Demirci "Hüseyin usta"nın ürünleri tarihi konakların kapı ve pencerelerini süslüyor
Türk kent kültürünün yaşayan en önemli yapı taşlarının bulunduğu UNESCO Dünya Kültür Mirası Listesi'ndeki Karabük'ün Safranbolu ilçesinde yaşayan 59 yaşındaki demirci ustası Hüseyin Şahin Özdemir, tarihi konakların kapı ve pencerelerindeki demir eşyalara şekil veriyor.
Türk kent kültürünün yaşayan en önemli yapı taşlarının bulunduğu UNESCO Dünya Kültür Mirası Listesi'ndeki Karabük'ün Safranbolu ilçesinde yaşayan 59 yaşındaki demirci ustası Hüseyin Şahin Özdemir, tarihi konakların kapı ve pencerelerindeki demir eşyalara şekil veriyor.
Özdemir, 3 bin yıllık geçmişinde pek çok uygarlığa ev sahipliği yapan, özellikle Osmanlı döneminden kalma han, hamam, cami, çeşme, köprü ve konaklarla öne çıkan Safranbolu ilçesindeki Akçasu Deresi'nin iki yakasına 1796 yılında kurulan Demirciler Çarşısı'nda 1978 yılında 16 yaşında mesleğe çırak olarak başladı.
Zamanla kendini geliştirerek işinde ustalaşan Özdemir, mesleğin son temsilcilerinden biri olarak 43 yıldır 900 derecenin altında çekiç sallamayı sürdürüyor.
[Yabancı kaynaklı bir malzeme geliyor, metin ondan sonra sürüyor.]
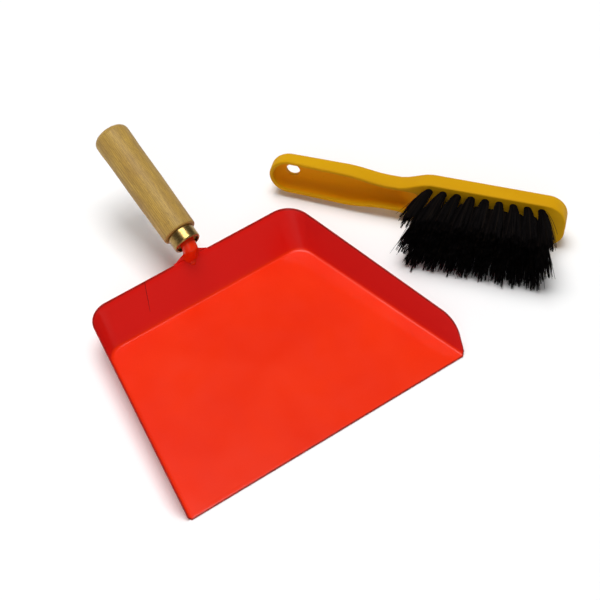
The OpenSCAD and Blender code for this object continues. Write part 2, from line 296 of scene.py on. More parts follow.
def thick_sheet(points, faces, t, rim_steps=5):
    """A sheet from the points and faces of its outer face: the same face t further in, and a half-round rim
    between the two. Returns points, faces and which points are on the rim, as 0 or 1."""
    normals = np.zeros_like(points)
    for f in faces:
        a, b, c = points[f[0]], points[f[1]], points[f[2]]
        normal = np.cross(b - a, c - a) + np.cross(c - a, points[f[-1]] - a)
        for v in f:
            normals[v] += normal
    normals = unit(normals)
    edges = {(a, b) for f in faces for a, b in zip(f, f[1:] + f[:1])}
    rim = [(a, b) for a, b in edges if (b, a) not in edges]
    away = np.zeros_like(points)
    for a, b in rim:
        side = unit(np.cross(points[b] - points[a], normals[a] + normals[b]))
        away[a] += side
        away[b] += side
    away = unit(away)
    on_rim = sorted({v for edge in rim for v in edge})
    place_on_rim = {v: i for i, v in enumerate(on_rim)}
    n = len(points)
    inner = points - t * normals
    layers = [points, inner]
    for s in range(1, rim_steps):
        angle = math.pi * s / rim_steps
        share = (1 - math.cos(angle)) / 2
        between = points[on_rim] * (1 - share) + inner[on_rim] * share
        layers.append(between + away[on_rim] * t / 2 * math.sin(angle))

    def rim_point(step, v):
        """Index of the point beside v: step 0 is on the outer face, and the last is on the inner face."""
        if step in (0, rim_steps):
            return v if step == 0 else v + n
        return 2 * n + (step - 1) * len(on_rim) + place_on_rim[v]

    made = list(faces) + [tuple(v + n for v in reversed(f)) for f in faces]
    for a, b in rim:
        for s in range(rim_steps):
            made.append((rim_point(s, b), rim_point(s, a), rim_point(s + 1, a), rim_point(s + 1, b)))
    near = np.zeros(2 * n)
    near[on_rim] = 1
    near[[v + n for v in on_rim]] = 1
    return np.concatenate(layers), made, np.concatenate([near, np.ones((rim_steps - 1) * len(on_rim))])


# ---- Materials ----

# Places of a Mix node's colour sockets
MIX_FAC, MIX_A, MIX_B, MIX_RESULT = 0, 6, 7, 2


def set_stops(elements, stops):
    """Gives a colour ramp its stops, in order."""
    while len(elements) < len(stops):
        elements.new(0.5)
    for element, (place, colour) in zip(elements, stops):
        element.position = place
        element.color = (*colour, 1) if isinstance(colour, tuple) else (colour, colour, colour, 1)


class Shader:
    """A material's node tree, with short calls for the nodes that these materials use."""

    def __init__(self, name):
        self.material = bpy.data.materials.new(name)
        self.material.use_nodes = True
        self.tree = self.material.node_tree
        self.bsdf = self.tree.nodes["Principled BSDF"]

    def set(self, **sockets):
        """Sets the surface's own sockets. An underscore stands for a space."""
        for name, value in sockets.items():
            self.bsdf.inputs[name.replace("_", " ")].default_value = value

    def feed(self, socket, source):
        """Links one of the surface's sockets."""
        self.tree.links.new(source, self.bsdf.inputs[socket])

    def put(self, socket, value):
        """Links a socket when the value is another node's output, and sets it otherwise."""
        if isinstance(value, bpy.types.NodeSocket):
            self.tree.links.new(value, socket)
        else:
            socket.default_value = value

    def node(self, kind, inputs=(), **settings):
        """A node with its settings and inputs."""
        made = self.tree.nodes.new(kind)
        for key, value in settings.items():
            setattr(made, key, value)
        for socket, value in dict(inputs).items():
            self.put(made.inputs[socket], value)
        return made

    def attribute(self, name, output="Fac"):
        """A number or a vector that is kept for each vertex."""
        return self.node("ShaderNodeAttribute", attribute_name=name).outputs[output]

    def local(self, scale=(1, 1, 1)):
        """The piece's own coordinates in millimetres, times scale."""
        vector = self.attribute("local", "Vector")
        return self.node("ShaderNodeMapping", {"Vector": vector, "Scale": scale}).outputs[0]

    def noise(self, vector, scale, detail=3.0, roughness=0.5):
        """Noise from 0 to 1, with scale features to each unit of the vector."""
        inputs = {"Vector": vector, "Scale": scale, "Detail": detail, "Roughness": roughness}
        return self.node("ShaderNodeTexNoise", inputs).outputs[0]

    def ramp(self, fac, stops):
        """A colour ramp. Each stop is (place, grey) or (place, (r, g, b))."""
        made = self.node("ShaderNodeValToRGB", {"Fac": fac})
        set_stops(made.color_ramp.elements, stops)
        return made.outputs[0]

    def mix(self, fac, a, b, blend="MIX"):
        """Colour a where fac is 0 and b where it is 1. A colour is a node's output or (r, g, b)."""
        made = self.node("ShaderNodeMix", data_type="RGBA", blend_type=blend)
        self.put(made.inputs[MIX_FAC], fac)
        for socket, value in ((MIX_A, a), (MIX_B, b)):
            self.put(made.inputs[socket], (*value, 1) if isinstance(value, tuple) else value)
        return made.outputs[MIX_RESULT]

    def math(self, operation, *values):
        """The result of a Math node."""
        return self.node("ShaderNodeMath", enumerate(values), operation=operation).outputs[0]

    def bump(self, height, distance):
        """Bump of a height from 0 to 1, where 1 is distance in millimetres."""
        inputs = {"Height": height, "Distance": distance * MM, "Strength": 1.0}
        self.feed("Normal", self.node("ShaderNodeBump", inputs).outputs[0])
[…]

Özdemir'in teknolojiye direnerek el emeğine dayalı ortaya çıkardığı demir eşyalar, tarihi konakların yaklaşık 4 metreyi bulan büyük ve desenli kapı ve pencerelerini süslüyor.
Hüseyin ustanın demir ocağında kabartma ve eğe (pürüzleri düzeltmek için kullanılan aparat) işçiliğiyle ürettiği eşyalar da ilçeye gelen yerli ve yabancı ziyaretçilerden ilgi görüyor.
"Zincirin son halkasıyız"
Hüseyin Şahin Özdemir, AA muhabirine, mesleğe başladığında ilk yıllarda tarım aletleri yaptıklarını anlatan Özdemir, şunları belirtti:
"Safranbolu UNESCO Dünya Mirası Listesi'ne girince koruma altındaki taşınmazların kapıları ve pencerelerindeki metal eşyaları yapıyoruz. Bunlar kapı kilidi, kapı tokmağı, kapı kulpu, çivileri ve menteşeleri. Bir kapının veya pencerenin üzerinde hangi metaller varsa orijinalliğini bozmadan ecdadın yaptığı neyse aynısını yapıyoruz. Çünkü 1796'da kurulan bu çarşıdaki ustalar bu dükkanlarda demirciliği yapmış. Çırağı, kalfası ve ustası aynı dükkanlarda yetişti. O günden bu güne görenek haline gelen ve şu anda Türkiye'deki tüm UNESCO Listesi'ndeki yapıların ihtiyacı olan eserler burada yapılıyor."
Meslekte usta yetişmemesinden yakınan Özdemir, zincirin son halkaları olarak mesleği sürdürmeye çalıştıklarını dile getirerek, "Gençlik kolay iş, çok para peşinde. Bir kişi 5 yıl bir usta yanında çalışsa kendi işinin patronu olur. Kendi işini kendin kuracaksın ve hürriyetin kendi elinde olacak. Bir delikanlı samimi olarak gelse 'Ben bu işi öğreneceğim.' dese 'Hemen işe başla.' derim." ifadelerini kullandı.
Özdemir, yanında işe başlayanların olduğunu ancak işin zorluğunu görünce vazgeçtiklerini belirterek demirciliğin zahmetli olduğunu ve sevilerek yapılması gerektiğini sözlerine ekledi.